Background/Question/Methods
Younger environmental advocates are increasingly rising to the forefront of efforts to address ecological sustainability and health. New techniques to train young scientists should invest in preparing them for their professional endeavors earlier. Creating partnerships between university research labs and high schools for hands-on training is an accessible outreach approach that can also support under-resourced schools, encouraging underrepresented groups to pursue STEM. Here, we present a research project from one high school student in collaboration with external institutions-- NYU and Cold Spring Harbor Laboratory-- to demonstrate the questions, opportunities, and research methods that can be addressed through dynamic multi-level educational approaches.

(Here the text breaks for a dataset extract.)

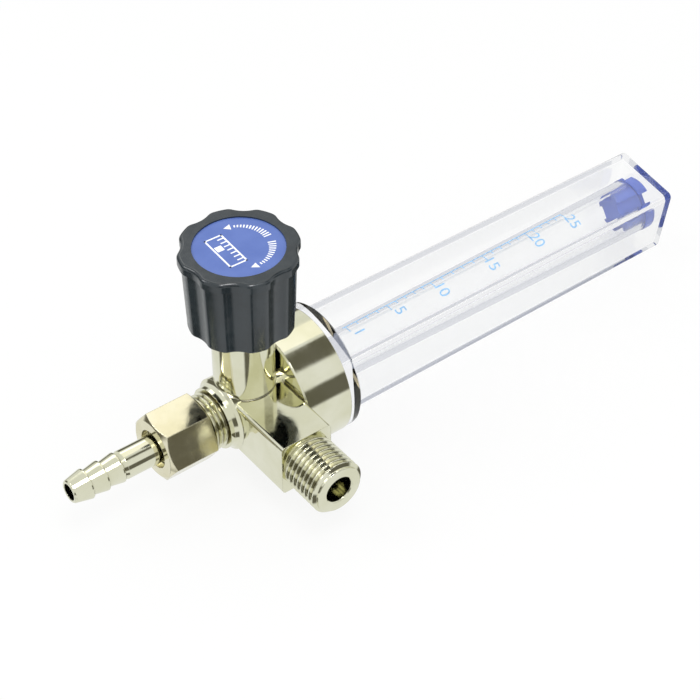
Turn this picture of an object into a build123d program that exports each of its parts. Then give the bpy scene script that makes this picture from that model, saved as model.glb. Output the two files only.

The first research question explored is how honey samples from the NYC area compare and reflect the microbiome of locales. The microbial DNA that bees incorporated into their honey was extracted and sequenced. Findings from this study have supported the current follow-up study investigating how bees’ microbiomes vary across ecosystems and whether honey can serve as a “biomarker” for local ecosystem health and agricultural practices. Specifically, this study seeks to explore the impact of pesticides and biopesticides, whose use and regulations vary internationally, as a leading contributor to the decline of bee populations and Colony Collapse Disorder.

Results/Conclusions
In Study 1, samples from the NYC (city), Westchester County (non-city), and commercial sources (non-city) identified 278 unique DNA sequences. These included: actinobacteria, Methylobacterium, firmicutes, Streptococcaceae gordonii, Lactobacillus, and cyanobacteria, Pseudomonas and Staphylococcus epidermidis. These microorganisms, incorporated into bees’ hives, show what they, and by extension people, come in contact with that may be harmful. Each sample was distinct with wide microbe variety per location though differences were not greater in city versus non-city samples. Exploratory taxonomic plots show that DNA sequenced from one sample revealed 11.38% of cyanobacteria (other samples yielded ranges from 1.35% to 3.5%). Cyanobacteria not only negatively impacts bee health but has also been found to influence people living in proximity to high concentrations who are more likely to develop ALS. Study 2 aims to extend comparisons to more diverse international ecosystem samples to explore the impact of environmental factors on various bee microbe taxonomies. Here, we capitalize on high school and university collaborations to create an exchange of mentorship and resources that encourages young trainees to hone questions earlier in their professional endeavors. This effort aims to encourage a more diverse and inclusive representation of scientists in the STEM fields moving forward.